How the hell can you say Lee Cook had a good game? Before half-time, he looked like he'd stumbled across a game of professional football in south London having just jumped off his bike and walked across the park after school. Afterwards, he was a whirling dervish, a mass of messy hair, long sleeves, a familiar gait and, for one sublime moment, a shot which deserved a better stage than to have Ray Wilkins in the audience.

And how about Gavin Mahon? Nowhere before the break, everywhere after the break. Paul Mayo? Middle of the Third Division first-half, top of the First Division second-half. Sean Dyche, Micah Hyde, the list goes on. Players that couldn't see a simple pass in the first forty-five minutes couldn't help but play one every time they had the ball in the second forty-five minutes.

This match was everything Watford has been this season; frustrating, ineffective, lacklustre and shoddy through to thrilling, purposeful, incisive and destructive. These are the games that give us the reason to say we're always going to the next match. Who bloody knows what's round the next corner? That's the sheer beauty of this game and this particular Tuesday in the middle of the borough of Lewisham proved once again that Division One is just ever so unpredictable - rock on, I say, give me this nonsense over the Premiership every time.

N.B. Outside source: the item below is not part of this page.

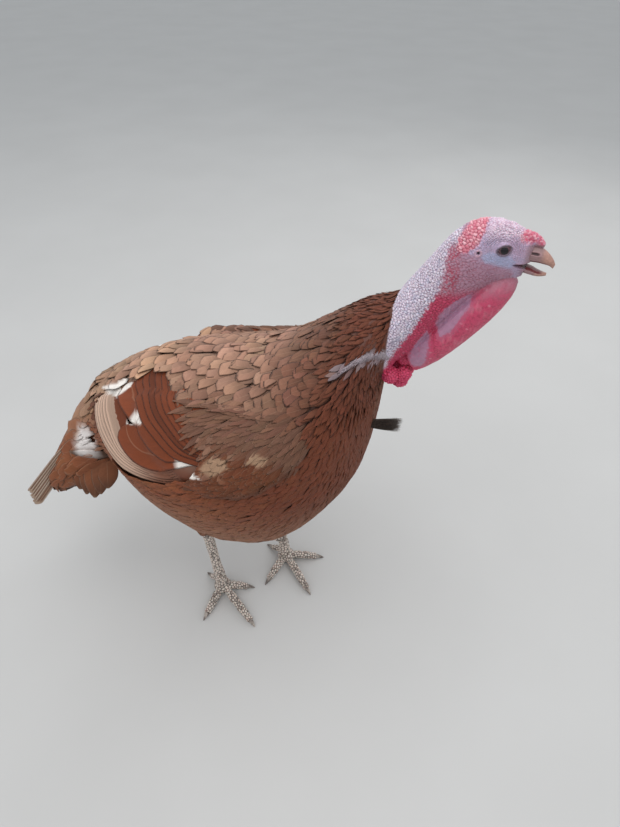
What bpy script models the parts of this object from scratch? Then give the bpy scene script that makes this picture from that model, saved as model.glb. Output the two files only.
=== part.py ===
"""A young domestic tom turkey standing at rest, life size: metres, +X is where it faces, +Z up.

The body is one smooth loft from the rump to the base of the bill, parted into trunk, feathered neck,
bare neck and head. Wings and tail lie over it as closed shells. The solids run out to the feather tips.
"""

import functools
import math

import bmesh
import bpy
import numpy as np
from mathutils import Vector

GAP = 0.0004  # room left between two pieces that touch
FLOOR = 0.0

# The body's loft. Each station holds the back's x and z, the underside's x and z, and the half width.
BODY_STATIONS = np.array(
    (
        (-0.285, 0.345, -0.262, 0.292, 0.030),  # root of the tail
        (-0.245, 0.394, -0.222, 0.268, 0.064),  # rump
        (-0.185, 0.439, -0.163, 0.214, 0.106),
        (-0.105, 0.475, -0.081, 0.178, 0.141),  # hips
        (-0.012, 0.502, 0.004, 0.161, 0.156),
        (0.058, 0.527, 0.088, 0.192, 0.154),  # ribs
        (0.106, 0.559, 0.149, 0.267, 0.143),  # shoulders
        (0.145, 0.589, 0.190, 0.348, 0.119),  # breast
        (0.179, 0.614, 0.2040, 0.437, 0.086),
        (0.213, 0.632, 0.2125, 0.524, 0.048),  # collar, where the feathers end
        (0.2265, 0.652, 0.251, 0.575, 0.0325),
        (0.239, 0.673, 0.279, 0.617, 0.0270),  # bare neck
        (0.2565, 0.699, 0.303, 0.651, 0.0240),
        (0.278, 0.722, 0.321, 0.669, 0.0220),  # nape and angle of the jaw
        (0.298, 0.7325, 0.334, 0.674, 0.0205),
        (0.317, 0.7338, 0.342, 0.678, 0.0187),  # eyes
        (0.3365, 0.728, 0.3475, 0.680, 0.0145),
        (0.352, 0.7145, 0.3485, 0.683, 0.0088),  # base of the bill
    )
)
COLLAR_STATION = 9
NECK_FOOT_STATION = 7.5
NAPE_STATION = 12.6
BILL_STATION = 17
WIDEST = 0.10  # how far the widest line lies above the middle of a ring
STEEPEST = 0.97  # the highest share of a ring's half height that a wing is laid on

BODY_SIDES = 26
NECK_SIDES = 20
HEAD_SIDES = 20

# The bill: back x and z, underside x and z, half width.
BILL_UPPER = (
    (0.3529, 0.7140, 0.3508, 0.6965, 0.0084),
    (0.3600, 0.7110, 0.3560, 0.6968, 0.0074),
    (0.3664, 0.7065, 0.3625, 0.6960, 0.0057),
    (0.3710, 0.7015, 0.3682, 0.6948, 0.0036),
    (0.3736, 0.6970, 0.3720, 0.6920, 0.0014),
)
BILL_LOWER = (
    (0.3504, 0.6922, 0.3495, 0.6838, 0.0076),
    (0.3550, 0.6894, 0.3545, 0.6822, 0.0064),
    (0.3618, 0.6874, 0.3612, 0.6822, 0.0046),
    (0.3676, 0.6868, 0.3674, 0.6836, 0.0018),
)
BILL_WIDEST = 0.15  # how far each half's widest line lies towards the mouth

EYE_CENTRE = (0.3225, 0.0133, 0.7110)
EYE_RADIUS = 0.0082

SNOOD_PATH = ((0.3330, 0.7240), (0.3440, 0.7215), (0.3525, 0.7185), (0.3600, 0.7145))
SNOOD_RADII = (0.0042, 0.0054, 0.0050, 0.0024)

# The dewlap: its root along the throat, its free edge, its half thickness.
DEWLAP_STATIONS = (
    (0.330, 0.684, 0.3430, 0.6725, 0.0070),
    (0.318, 0.673, 0.3413, 0.6577, 0.0120),
    (0.301, 0.654, 0.3307, 0.6334, 0.0152),
    (0.283, 0.630, 0.3138, 0.6062, 0.0165),
    (0.266, 0.607, 0.2940, 0.5786, 0.0165),
    (0.250, 0.583, 0.2716, 0.5519, 0.0158),
    (0.236, 0.566, 0.2502, 0.5348, 0.0132),
)
DEWLAP_WIDEST = 0.25  # how far its widest line lies towards the throat

# Swollen lobes at the foot of the neck: centre and radius.
CARUNCLES = (
    ((0.2310, 0.0000, 0.5170), 0.0110),
    ((0.2220, -0.0140, 0.5290), 0.0105),
    ((0.2220, 0.0140, 0.5290), 0.0105),
    ((0.2370, -0.0070, 0.5300), 0.0095),
    ((0.2370, 0.0070, 0.5300), 0.0095),
)

# A wing's side view: for each x, its lowest and highest z and its thickness.
# The coverts lie over the flight feathers.
COVERT_OUTLINE = (
    (-0.110, 0.440, 0.452, 0.012),
    (-0.085, 0.414, 0.462, 0.016),
    (-0.040, 0.390, 0.472, 0.018),
    (0.010, 0.378, 0.482, 0.017),
    (0.060, 0.382, 0.494, 0.015),
    (0.110, 0.408, 0.510, 0.012),
    (0.148, 0.452, 0.520, 0.008),
    (0.165, 0.488, 0.500, 0.003),
)
FLIGHT_OUTLINE = (
    (-0.215, 0.388, 0.402, 0.005),
    (-0.190, 0.362, 0.418, 0.009),
    (-0.150, 0.342, 0.437, 0.012),
    (-0.100, 0.328, 0.452, 0.012),
    (-0.050, 0.328, 0.464, 0.009),
    (0.000, 0.340, 0.472, 0.006),
    (0.040, 0.362, 0.462, 0.004),
    (0.060, 0.392, 0.430, 0.003),
)
WING_CROWN = 0.7  # how round a wing's outer face is across: lower is flatter in the middle
WING_LOW_SWELL = 1.1  # a wing's thickness at its lower edge, as a share of the stated one
WING_TOP_THINNING = 0.3  # what it loses from there to its upper edge
WING_RIM = 0.002  # how far a wing's rim dips under the trunk's surface
WING_SINK = 0.006  # how far a wing's inner face lies under the trunk's surface before it is cut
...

Details as I recall them about the match, then:

A bright start by Millwall. Yes, even when we're rubbish we tend to be brilliant for the first two or three minutes - sometimes like the warm-up act at a comedy gig, you know.

We should've been two or three behind within half an hour. The fact we weren't is because Danny Dichio, who we stood and watch score his fifteenth-minute header from a Peter Sweeney-Nick Chadwick free-kick combination, isn't very good at scoring goals. He wasn't the only culprit but, to be fair to them, Paul Ifill and Tim Cahill looked inventive, creative and, backed up by Dennis Wise at the foot of the midfield diamond, foraged forward usefully but, ultimately, without reward.

If those in the away end felt anything like me at half-time, then there would have been a mass burning desire to check for train times some way short of half past nine, ask if coach drivers minded turning the keys in the ignition or simply accepting that it was 'one of those games'.

Oh yes, it was 'one of the games' all right, the sort you don't forget for a while and, because you're in the minority amongst Hornets' fans having been to the ground, the sort you end up explaining several times in the office the next day to ensure you've transferred the full flavour of the quite extraordinary fight-back you witnessed after the half-time tea cups had been liberally dispatched around the dressing-room.

To say Watford were a different side after the break (is there another way of saying this phrase - help!) is a understatement not worthy of the time it just took me to write that sentence.

The wholesale change in attitude, commitment, drive, work-ethic was as tangible as it was enjoyable. This was a team that was about to show it positively enjoys coming from behind these days. Is it as if we invite this first goal just to test our new-found character and resolve?

Whatever, the equaliser arrived seven minutes...altogether now...after the break (!) when Bruce Dyer and Darren Ward arrived at the same place to ensure, in equal measure it appeared, that Paul Devlin's nod back across from Cook's cross ended in Andy Marshall's net.

Details are details, Watford just weren't going to be denied in as good a forty-five minutes of football away from The Vic that I can recall in a non-promotion season - that's the fairest way I can think to describe it.

The winner arrived - and in some style. Dyer had threatened to grab all the headlines with a superb glancing header after Mahon had dismissed Wise from his presence but it was Cooky who took the plaudits with a stunning drive from the area's edge. Having accepted with quick feet Hameur Bouazza's lay-off from Dyer's flick-on, much like his goal at Burnley he toed the ball outside the reach of the right-back before pinging a shot across Marshall before the keeper had a chance to make a realistic attempt at a save.

Oh yes.

Let me know if I missed an incident after this but I spent the next twenty minutes rejoicing, both in mind and in very low decibel voice, just how good a goal that was.

Joyous scenes in the stand - and on the pitch as a many-tonned weight seemed to lift from the shoulders of players and football staff alike - followed the final whistle.

Safety, at last. Now we can all enjoy the rest of the season.